1. A solar cell comprising:

a photoelectric conversion body with first and second principle surfaces;

a first transparent conductive oxide layer on the first principle surface, and comprising indium oxide containing a metal dopant;

a first electrode on the first transparent conductive oxide layer;

a second transparent conductive oxide layer on the second principle surface, and comprising indium oxide not containing a metal dopant but containing hydrogen; and

a second electrode on the second transparent conductive oxide layer.

2. The solar cell according to claim 1, wherein the second transparent conductive oxide layer is thicker than the first transparent conductive oxide layer.

3. The solar cell according to claim 1, wherein each of the first and second transparent conductive oxide layers comprises crystals.

4. The solar cell according to claim 1, wherein

the first electrode includes first finger portions,

the second electrode includes second finger portions,

the number of the second finger portions is larger than the number of the first finger portions.

5. The solar cell according to claim 1, wherein the second electrode has a sheet shape.

6. The solar cell according to claim 1, wherein the first transparent conductive oxide layer comprises indium oxide containing tungsten.

7. A solar cell module comprising:

a sealant; and

a solar cell arranged inside of the sealant, wherein

the solar cell includes

a photoelectric conversion body with first and second principle surfaces,

a first transparent conductive oxide layer on the first principle surface, and comprising indium oxide containing a metal dopant,

a first electrode on the first transparent conductive oxide layer,

a second transparent conductive oxide layer on the second principle surface, and comprising indium oxide not containing a metal dopant but containing hydrogen, and

a second electrode on the second transparent conductive oxide layer; and

a reflection material that reflects more infrared light than the second principle surface to a rear surface side of the solar cell.

8. The solar cell module according to claim 7, wherein the second transparent conductive oxide layer is thicker than the first transparent conductive oxide layer.

9. The solar cell module according to claim 7, wherein each of the first and second transparent conductive oxide layers is a layer containing crystals.

10. The solar cell module according to claim 7, wherein the first transparent conductive oxide layer comprises the indium oxide containing tungsten.

11. The solar cell module according to claim 7, wherein the reflection material pertains to a portion of the sealant located on the rear surface side with respect to the second principle surface.

12. The solar cell module according to claim 7, wherein the reflection material pertains to the second electrode.

13. The solar cell module according to claim 12, wherein

the first electrode includes first finger portions,

the second electrode includes second finger portions,

14. The solar cell module according to claim 12, wherein the second electrode has a sheet shape.

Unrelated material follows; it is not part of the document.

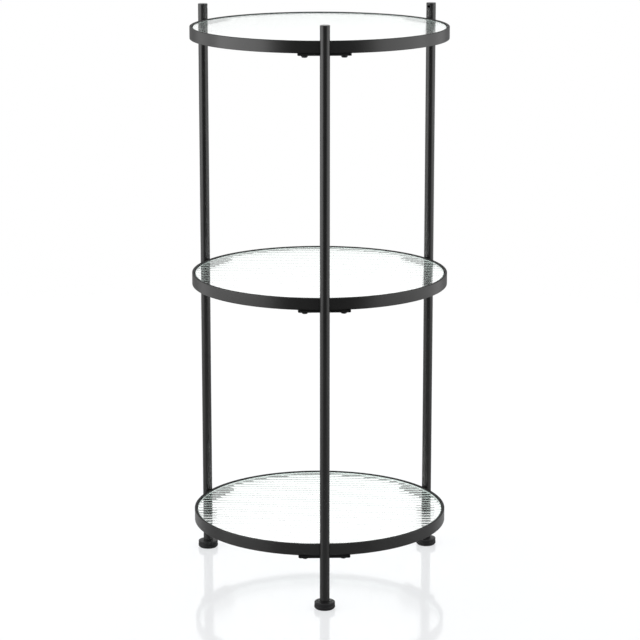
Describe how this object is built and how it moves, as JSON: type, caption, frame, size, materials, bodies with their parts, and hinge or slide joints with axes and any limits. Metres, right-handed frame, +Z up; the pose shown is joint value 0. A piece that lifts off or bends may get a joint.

15. A method of manufacturing a solar cell, comprising:

forming a second transparent conductive oxide layer on a second principle surface of a photoelectric conversion body with a first principle surface and the second principle surface, the second transparent conductive oxide layer made of indium oxide not containing a metal dopant but containing hydrogen, and forming a first transparent conductive oxide layer on the first principle surface, the first transparent conductive oxide layer made of indium oxide containing a metal dopant; and

forming a first electrode on the first transparent conductive oxide layer and forming a second electrode on the second transparent conductive oxide layer.

16. The method of manufacturing a solar cell according to claim 15, wherein the first transparent conductive oxide layer is formed after the second transparent conductive oxide layer is formed.

17. The method of manufacturing a solar cell according to claim 15, further comprising crystallizing each of the first and second transparent conductive oxide layers.